I'm torn between the light and dark,
Where others see their targets, divine symmetry ...
I'm sinking in the quicksand of my thought,
And I ain't got the power anymore ...
— David Bowie, 'Quicksand', 1971

What is my Problem?

I was living the life that I had dreamed of in the place that I wanted it to be, but as the semester wore on I began to notice a rising level of frustration.

Frustration with Self

While I was with 'my people' in Newmarket I was having a wonderful time, but when I was not with them I would often get mad at myself for spending so much time doing 'frivolous' things like having fun. I didn't understand why I was so hung up on this point, but I began to feel tension between my continued desire to spend time with people who made me feel alive, and my determination to 'make something of myself' through getting an education. I began to feel like I was splitting myself into two people: one who loved life and people, and one who was wholly focused on 'being successful'.

Frustration with School

The cycle of working at the market and spending time with friends continued to be wonderful and satisfying, while school became increasingly frustrating. At first I blamed my busy schedule, but I seemed to have time for everything, so that didn't make sense. Next I blamed some of the people I was hanging out with, but that didn't ring true and I had to admit that my problem was with myself. Many of the old questions from my previous time at college had come back: What was my goal? Why was I studying things that didn't interest me in class, while so much outside of class did? Why was it getting harder and harder to do something I was so committed to? Why did it seem to be so easy for others, yet so difficult for me?

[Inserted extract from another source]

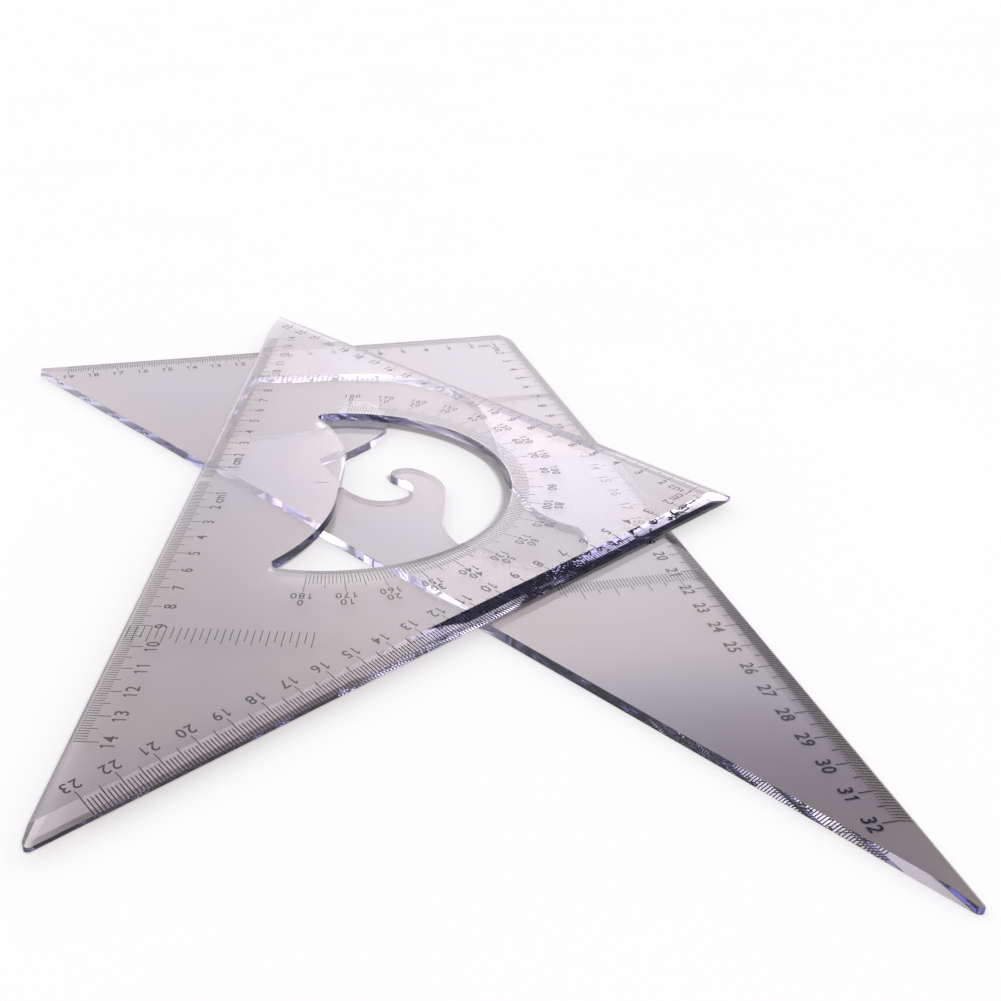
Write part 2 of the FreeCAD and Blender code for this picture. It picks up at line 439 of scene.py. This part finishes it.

I began talking to friends about what was bothering me and putting those feeling into words helped me begin to separate the goals of 'getting my education' from 'getting my degree'. I often used those two terms synonymously, but in practice I was finding them very different — maybe even be mutually exclusive. I was getting an education by following my heart and mind and learning what interested me. Getting my degree was an activity that I was pushing myself to do by force of will. I thought it was the 'right' thing to do, but it was not something that I wanted to do in any deeper way.

Finding a Way Forward

After a few days of intensive self-analysis I was surprised at my conclusion: I realized that I had been living with a belief that I had an obligation to 'be somebody'. This was above and beyond what I expected from everyone else around me. It was just fine for them to do things because they enjoyed them, but I came to realize that I did not think that was allowable for me. I had an entirely separate list of rules for what was permissible for me and what was permissible for others. Somehow I had gotten the idea fixed in my head that I had to be some kind of shining example of ... I didn't even know what. I just believed that I had to work very, very hard and be 'successful'.

I was rather dumbfounded to realize this. Where did it come from? How did I not notice this before? Now that I was aware of it what should I do about it? This realization was not a solution, but rather, it was the entry into a clearer understanding of a problem.

Looking back to when I was in Ireland I could see how this belief had held me back. I felt like I couldn't travel freely as other people did, because different rules applied to me. My own beliefs were sabotaging my ability to live life like I wanted to. As I continued to think through this realization I found that it had corollaries behind it, most notably, "If there was one deeply ingrained belief that, upon examination, appeared to be untrue how many more was I carrying around?" If I had actually identified something that had been holding me back in life, then I would certainly want to find any more of them that were buried inside me.

Now that I could see my how my beliefs were holding me back I also realized that I had to do something about it.